Gleichwohl kommt vorliegend Wiedereinsetzung in den vorigen Stand von Amts wegen auch unter diesem Gesichtspunkt nicht in Betracht.

So kann schon nicht davon ausgegangen werden, dass im - hier für die Beurteilung maßgeblichen - üblichen Geschäftsgang das Schreiben des Verurteilten noch am gleichen Tag (und damit fristwahrend) beim Landgericht Koblenz eingegangen wäre.
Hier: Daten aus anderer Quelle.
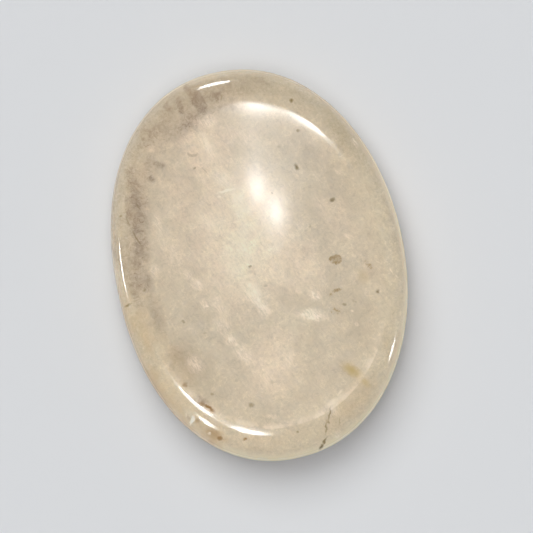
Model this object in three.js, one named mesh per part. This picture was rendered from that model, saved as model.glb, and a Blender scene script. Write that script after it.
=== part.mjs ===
// A palm stone: one oval of cloudy quartz, ground and polished by hand, with a thumb dish
// worn into its top and a small flat spot underneath that it rests on.
// Millimetres, +Z up. The origin is the middle of the flat spot, and the long axis is Y.
import * as THREE from "three";
import { mergeVertices } from "three/addons/utils/BufferGeometryUtils.js";

// Overall size of the stone
const LENGTH = 45;
const WIDTH = 33;
const THICKNESS = 7.5;

// Seen from above it is an oval, a little fuller than an ellipse, and the grinding has
// left it very slightly three-sided
const OVAL_POWER = 2.12;
const THREE_SIDED = 0.007;

// The thumb dish, from crest to crest of the rim around it. It was ground by eye, so it sits a
// little off the middle and is turned a little
const DISH_LENGTH = 38.1;
const DISH_WIDTH = 29;
const DISH_DEPTH = 1.8;
const DISH_POWER = 4 / 3;
const DISH_MIDDLE = new THREE.Vector2(-0.2, 0.4);
const DISH_TURN = THREE.MathUtils.degToRad(2.5);

// From its crest the rim falls away gently, and then rounds over to the widest line, half-way
// down the stone's side
const RIM_FALL = 0.22;
const RIM_POWER = 3.2;
const WIDEST_HEIGHT = 3.6;

// The underside is a low dome that ends in the flat spot
const FLAT_LENGTH = 13;
const FLAT_WIDTH = 9.5;
const UNDERSIDE_POWER = 2.3;

// How finely the surface is divided
const AROUND = 84;
const DISH_RINGS = 14;
const RIM_RINGS = 10;
const UNDERSIDE_RINGS = 9;
const WELD = 1e-3;

// Rings are numbered outwards along the profile: 0 on the axis, 1 at the dish's crest or at
// the flat spot's edge, and 2 at the widest line
const CREST = 1;
const WIDEST = 2;

// The distance from the axis to an oval of this length and width, in the direction of an angle
function ovalRadius(length, width, angle) {
  const across = Math.abs(Math.cos(angle)) / (width / 2);
  const along = Math.abs(Math.sin(angle)) / (length / 2);
  const oval = (across ** OVAL_POWER + along ** OVAL_POWER) ** (-1 / OVAL_POWER);
  return oval * (1 + THREE_SIDED * Math.cos(3 * angle));
}

// The two coordinates of a quarter of a rounded square, each from 0 to 1, spaced evenly where
// it starts out level
function roundedQuarter(share, power) {
  const turn = (share ** (power / 2) * Math.PI) / 2;
  return [Math.sin(turn) ** (2 / power), Math.cos(turn) ** (2 / power)];
}

// The stone's section from the middle of the dish to the middle of the flat spot, as points
// of ring number and height
function section() {
  const points = [];
  for (let i = 0; i < DISH_RINGS; i++) {
    const ring = Math.sin((i / DISH_RINGS) * (Math.PI / 2));
    const depth = DISH_DEPTH * (1 - ring ** 2) ** DISH_POWER;
    points.push(new THREE.Vector2(ring, THICKNESS - depth));
  }
  const rounding = THICKNESS - RIM_FALL - WIDEST_HEIGHT;
  for (let i = 0; i < RIM_RINGS; i++) {
    const [out, up] = roundedQuarter(i / RIM_RINGS, RIM_POWER);
    const height = WIDEST_HEIGHT + rounding * up + RIM_FALL * (1 - out);
    points.push(new THREE.Vector2(CREST + out, height));
  }
  points.push(new THREE.Vector2(WIDEST, WIDEST_HEIGHT));
  for (let i = UNDERSIDE_RINGS - 1; i >= 0; i--) {
    const [out, down] = roundedQuarter(i / UNDERSIDE_RINGS, UNDERSIDE_POWER);
    points.push(new THREE.Vector2(CREST + out, WIDEST_HEIGHT * (1 - down)));
  }
  points.push(new THREE.Vector2(0, 0));
  return points;
}

// The point of an oval in the direction of an angle
function ovalPoint(length, width, angle, turn = 0) {
  const way = new THREE.Vector2(Math.cos(angle), Math.sin(angle));
  return way.multiplyScalar(ovalRadius(length, width, angle - turn));
}

// Where a point of the surface lies, seen from above
function surfacePlace(ring, angle, isTop) {
  const middle = isTop ? DISH_MIDDLE : new THREE.Vector2();
  const inner = isTop
    ? ovalPoint(DISH_LENGTH, DISH_WIDTH, angle, DISH_TURN)
    : ovalPoint(FLAT_LENGTH, FLAT_WIDTH, angle);
  inner.add(middle);
  if (ring <= CREST) return middle.clone().lerp(inner, ring);
  return inner.lerp(ovalPoint(LENGTH, WIDTH, angle), ring - CREST);
}

// The section is turned round the axis, and each ring is then drawn out to its own oval
function stoneGeometry() {
  const turned = new THREE.LatheGeometry(section().reverse(), AROUND).rotateX(Math.PI / 2);
  const position = turned.getAttribute("position");
  for (let i = 0; i < position.count; i++) {
    const x = position.getX(i);
    const y = position.getY(i);
    const isTop = position.getZ(i) > WIDEST_HEIGHT;
    const place = surfacePlace(Math.hypot(x, y), Math.atan2(y, x), isTop);
    position.setXY(i, place.x, place.y);
  }
  turned.deleteAttribute("normal");
  turned.deleteAttribute("uv");
  const geometry = mergeVertices(turned, WELD);
  geometry.computeBoundingBox();
  const middle = geometry.boundingBox.getCenter(new THREE.Vector3());
  geometry.translate(-middle.x, -middle.y, 0);
  geometry.computeVertexNormals();
  return geometry;
}

function cloudyQuartz() {
  return new THREE.MeshStandardMaterial({
    color: new THREE.Color(0.81, 0.75, 0.66),
    roughness: 0.12,
    metalness: 0,
  });
}

const stone = new THREE.Mesh(stoneGeometry(), cloudyQuartz());
stone.name = "palm_stone";

const group = new THREE.Group();
group.add(stone);

export default group;
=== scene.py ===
"""A palm stone of cloudy quartz with a thumb dish in its top, on a pale table under studio lamps.

Lengths are in metres in the stone's own frame, and MM turns millimetres into them. The origin is the
middle of the flat spot that the stone rests on, +Z is up and the long axis is Y. The stone's markings
are placed by pixels of the photo, and under_pixel turns those into places on the stone.
"""

import math
from collections import namedtuple

import bmesh
import bpy
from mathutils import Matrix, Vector, noise


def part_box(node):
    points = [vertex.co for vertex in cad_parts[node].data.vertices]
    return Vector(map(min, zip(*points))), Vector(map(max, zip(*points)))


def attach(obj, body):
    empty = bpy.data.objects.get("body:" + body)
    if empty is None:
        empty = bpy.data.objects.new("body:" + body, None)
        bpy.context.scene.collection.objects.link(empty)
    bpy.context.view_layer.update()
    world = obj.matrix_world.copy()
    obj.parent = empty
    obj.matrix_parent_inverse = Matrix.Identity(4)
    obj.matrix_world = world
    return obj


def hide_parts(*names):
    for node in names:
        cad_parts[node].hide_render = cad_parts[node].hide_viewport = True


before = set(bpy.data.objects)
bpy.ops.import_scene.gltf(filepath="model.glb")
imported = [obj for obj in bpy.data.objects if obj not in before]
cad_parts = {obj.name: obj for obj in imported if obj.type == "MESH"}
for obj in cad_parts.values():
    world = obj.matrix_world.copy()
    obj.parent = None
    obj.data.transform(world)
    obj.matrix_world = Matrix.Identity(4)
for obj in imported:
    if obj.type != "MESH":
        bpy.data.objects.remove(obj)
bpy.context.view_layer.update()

MM = 0.001

# The stone's overall size, from its solid
STONE_LOW, STONE_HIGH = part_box("palm_stone")
WIDTH, LENGTH, THICKNESS = STONE_HIGH - STONE_LOW

# Seen from above it is an oval, a little fuller than an ellipse and very slightly three-sided
OVAL_POWER = 2.12
THREE_SIDED = 0.007

# The thumb dish, from crest to crest. It sits a little off the middle and is turned a little
DISH_LENGTH = 38.1 * MM
DISH_WIDTH = 29.0 * MM
DISH_DEPTH = 1.8 * MM
DISH_POWER = 4 / 3
DISH_MIDDLE = Vector((-0.2, 0.4)) * MM
DISH_TURN = math.radians(2.5)

# From the crest the rim falls away gently at first and then rounds over to the widest line
RIM_FALL = 0.22 * MM
RIM_POWER = 3.2
WIDEST_HEIGHT = 3.6 * MM

# The underside is a low dome that ends in the flat spot
FLAT_LENGTH = 13 * MM
FLAT_WIDTH = 9.5 * MM
UNDERSIDE_POWER = 2.3

# Rings are numbered outwards along the section: 0 on the axis, 1 at the dish's crest or at the
# flat spot's edge, and 2 at the widest line
CREST = 1

# How finely the surface is divided
AROUND = 288
DISH_RINGS = 56
RIM_RINGS = 40
UNDERSIDE_RINGS = 32
FLAT_RINGS = 6

# Points closer than WELD are one point, and heights closer than LEVEL are one height
WELD = 1e-6
LEVEL = 1e-9

# How far the hand-held stone wandered from its true form on the polishing wheel
POLISH_SWING = 0.003 * MM
POLISH_SPAN = 5 * MM


def oval_radius(length, width, angle):
    """The distance from the middle of an oval of this length and width to its edge, at an angle."""
    across = abs(math.cos(angle)) / (width / 2)
    along = abs(math.sin(angle)) / (length / 2)
    oval = (across**OVAL_POWER + along**OVAL_POWER) ** (-1 / OVAL_POWER)
    return oval * (1 + THREE_SIDED * math.cos(3 * angle))


def rounded_quarter(share, power):
    """Both coordinates of a quarter of a rounded square, spaced evenly where it starts level."""
    turn = share ** (power / 2) * math.pi / 2
    return math.sin(turn) ** (2 / power), max(math.cos(turn), 0) ** (2 / power)


def section_points():
    """The section from the middle of the dish to the middle of the flat spot, as ring and height."""
    points = []
    for i in range(DISH_RINGS):
        ring = math.sin(i / DISH_RINGS * math.pi / 2)
        points.append((ring, THICKNESS - DISH_DEPTH * (1 - ring**2) ** DISH_POWER))
    rounding = THICKNESS - RIM_FALL - WIDEST_HEIGHT
    for i in range(RIM_RINGS + 1):
        out, up = rounded_quarter(i / RIM_RINGS, RIM_POWER)
        points.append((CREST + out, WIDEST_HEIGHT + rounding * up + RIM_FALL * (1 - out)))
    for i in reversed(range(UNDERSIDE_RINGS)):
        out, down = rounded_quarter(i / UNDERSIDE_RINGS, UNDERSIDE_POWER)
        points.append((CREST + out, WIDEST_HEIGHT * (1 - down)))
    for i in reversed(range(FLAT_RINGS)):
        points.append((i / FLAT_RINGS, 0))
    return points


def surface_place(ring, angle, is_top):
    """Where a point of a ring lies, seen from above, and how far outside the dish's crest that is."""
    way = Vector((math.cos(angle), math.sin(angle)))
    middle = DISH_MIDDLE if is_top else Vector((0, 0))
    if is_top:
        inner = middle + way * oval_radius(DISH_LENGTH, DISH_WIDTH, angle - DISH_TURN)
    else:
        inner = way * oval_radius(FLAT_LENGTH, FLAT_WIDTH, angle)
    if ring <= CREST:
        place = middle.lerp(inner, ring)
    else:
        place = inner.lerp(way * oval_radius(LENGTH, WIDTH, angle), ring - CREST)
    return place, (place - middle).length - (inner - middle).length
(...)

Weiterhin ist zu berücksichtigen, dass dem Schreiben des Verurteilten vom 11. November 2003 ein Hinweis auf den konkreten Fristablauf nicht zu entnehmen ist, insbesondere wird das Datum der Zustellung des angefochtenen Beschlusses in diesem Schreiben nicht mitgeteilt. Es bestand danach auch kein Anlass für die Annahme, die verfügte und im ordentlichen Geschäftsgang ausgeführte Weiterleitung an die Außenstelle Diez der Strafvollstreckungskammer des Landgerichts Koblenz führe nicht mehr zum fristgerechten Eingang der sofortigen Beschwerde.

Die Wiedereinsetzung in den vorigen Stand ist danach ausgeschlossen und die sofortige Beschwerde des Verurteilten gegen den Beschluss der Strafvollstreckungskammer des Landgerichts Koblenz in Diez vom 30. Oktober 2003 erweist sich infolgedessen als unzulässig.

Ergänzend bemerkt der Senat, dass der Beschluss der Strafvollstreckungskammer des Landgerichts Koblenz in Diez vom 30. Oktober 2003 auch der Sach- und Rechtslage entspricht, die sofortige Beschwerde mithin unbegründet wäre. Konkrete Umstände, die geeignet wären, eine positive Prognose zu seinen Gunsten, die gemäß § 57 Abs. 1 S. 1 Nr. 1 StGB unabdingbare Voraussetzung jeder vorzeitigen Entlassung ist, zu begründen, bringt der Verurteilte auch weiterhin nicht vor. Die von ihm angesprochene Maßnahme nach § 456 a StPO ist nicht Gegenstand des vorliegenden Verfahrens.

Die Kostenentscheidung folgt aus § 473 Abs. 1 S. 1 StPO.